>> Begin STORED DATA

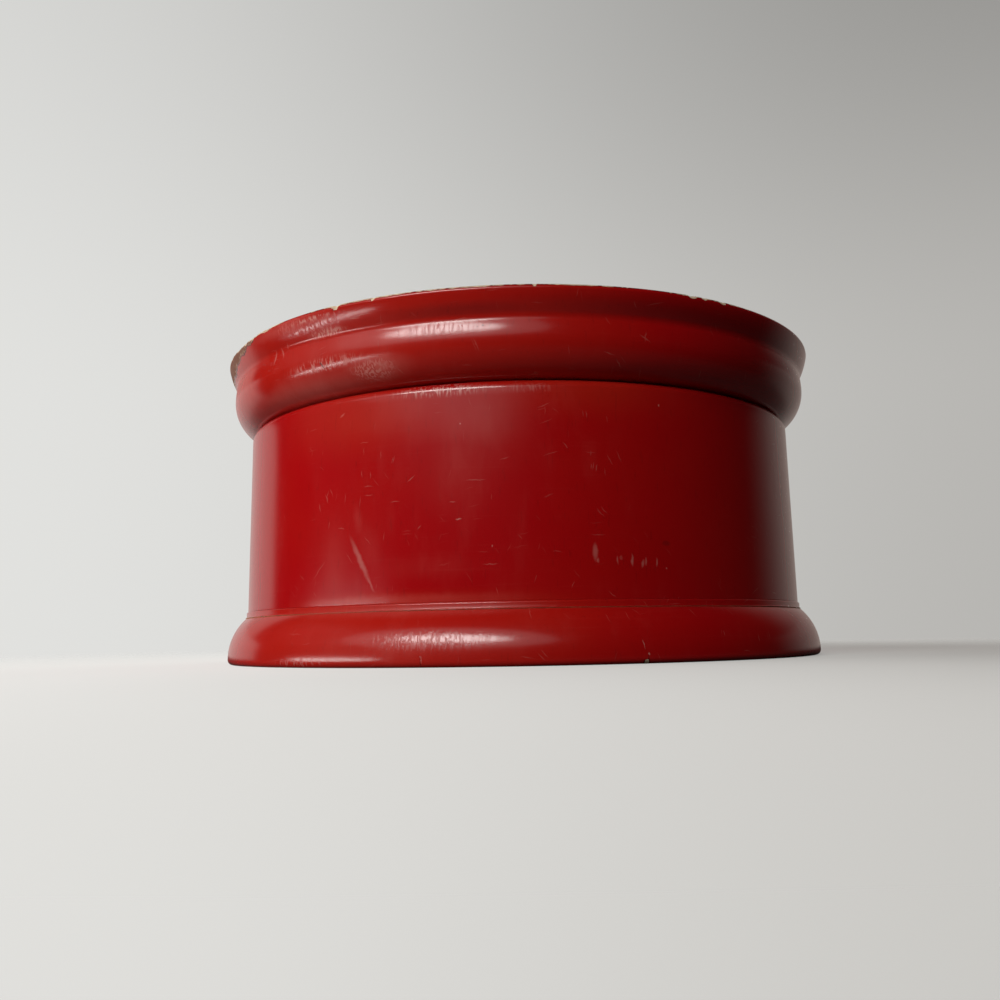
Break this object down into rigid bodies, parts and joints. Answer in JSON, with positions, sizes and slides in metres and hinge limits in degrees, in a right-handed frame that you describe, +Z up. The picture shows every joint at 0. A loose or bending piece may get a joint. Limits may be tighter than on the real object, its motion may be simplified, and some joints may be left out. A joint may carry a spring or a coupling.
{
  "type": "trinket box",
  "caption": "Round turned wooden box in red lacquer: a low straight wall on a flared foot, with a lift-off lid moulded with a bead, a cove and a lip.",
  "frame": {"origin": "centre of the foot's flat underside, at table level", "axes": "+Z up along the turning axis; the box is round and has no front, so +X and +Y are free choices"},
  "size_m": [0.1312, 0.1312, 0.0657],
  "materials": {
    "red_lacquer": "worn glossy red lacquer over upright wood grain",
    "inner_lacquer": "satin black-brown lacquer, rubbed where the lid slides",
    "base_wood": "dull bare wood with age stains"
  },
  "bodies": {
    "box_body": {"foot_ring": "red_lacquer", "base_board": "base_wood", "body_wall": "red_lacquer", "lid_collar": "inner_lacquer"},
    "lid": {"lid_moulding_ring": "red_lacquer", "lid_top_board": "red_lacquer"}
  },
  "joints": [
    {"name": "lid_lift", "type": "slide", "parent": "box_body", "child": "lid", "axis": [0, 0, 1], "range_m": [0, 0.04]}
  ]
}
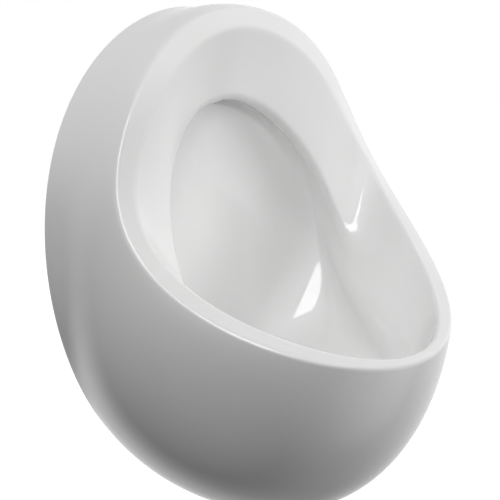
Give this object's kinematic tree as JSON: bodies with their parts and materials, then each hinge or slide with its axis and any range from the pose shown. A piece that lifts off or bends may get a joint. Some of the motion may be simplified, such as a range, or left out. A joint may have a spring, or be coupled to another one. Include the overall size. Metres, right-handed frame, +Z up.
{
  "type": "wall hung urinal",
  "caption": "Egg-shaped wall hung urinal in white glazed ceramic, with hidden hangers, flush spreader, concealed trap and a lift-out drain insert.",
  "frame": {"origin": "on the wall plane, midway between the two hanger screws", "axes": "+Y into the wall, +Z up, +X to the right seen from the front; the bowl opens towards -Y"},
  "size_m": [0.3816, 0.3892, 0.5282],
  "materials": {
    "ceramic": "gloss white glaze over vitreous china, bare at the wall flange and inside the hollow",
    "galvanised": "zinc plated steel",
    "pad": "natural white nylon",
    "screws": "bright zinc plated",
    "washers": "bright zinc plated",
    "stainless": "stainless steel, satin",
    "rubber": "black rubber",
    "chrome": "polished chrome plate",
    "trap_plastic": "white polypropylene, moulded",
    "pipe_plastic": "grey polypropylene pipe",
    "insert_plastic": "pale grey moulded plastic",
    "brass": "plain brass"
  },
  "bodies": {
    "urinal": {"ceramic_body": "ceramic", "wall_hanger_right": "galvanised", "wall_hanger_left": "galvanised", "hanger_pads": "pad", "hanger_screws": "screws", "hanger_washers": "washers", "foot_bracket": "galvanised", "foot_screws": "screws", "foot_washers": "washers", "locking_washer": "pad", "locking_screw": "stainless", "locking_nut": "screws", "waste_gasket": "rubber", "trap_gasket": "rubber", "waste_ring": "chrome", "trap_housing": "trap_plastic", "outlet_pipe": "pipe_plastic", "outlet_seal": "rubber", "outlet_nut": "trap_plastic", "spreader_body": "chrome", "spreader_gasket": "rubber", "spreader_washer": "rubber", "spreader_locknut": "brass", "inlet_elbow": "chrome", "inlet_seal": "rubber", "inlet_nipple": "brass", "inlet_union_nut": "chrome"},
    "insert": {"trap_insert": "insert_plastic", "insert_ring": "rubber"},
    "strainer": {"strainer": "stainless"}
  },
  "joints": [
    {"name": "insert_lift", "type": "slide", "parent": "urinal", "child": "insert", "axis": [0, 0, 1], "range_m": [0, 0.12]},
    {"name": "strainer_lift", "type": "slide", "parent": "insert", "child": "strainer", "axis": [0, 0, 1], "range_m": [0, 0.06]}
  ]
}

>> End STORED DATA

- [TASK STATEMENT]: Show every line of the records above that contains the word "object".

- [EXERCISE RESPONSE]:
Break this object down into rigid bodies, parts and joints. Answer in JSON, with positions, sizes and slides in metres and hinge limits in degrees, in a right-handed frame that you describe, +Z up. The picture shows every joint at 0. A loose or bending piece may get a joint. Limits may be tighter than on the real object, its motion may be simplified, and some joints may be left out. A joint may carry a spring or a coupling.
Give this object's kinematic tree as JSON: bodies with their parts and materials, then each hinge or slide with its axis and any range from the pose shown. A piece that lifts off or bends may get a joint. Some of the motion may be simplified, such as a range, or left out. A joint may have a spring, or be coupled to another one. Include the overall size. Metres, right-handed frame, +Z up.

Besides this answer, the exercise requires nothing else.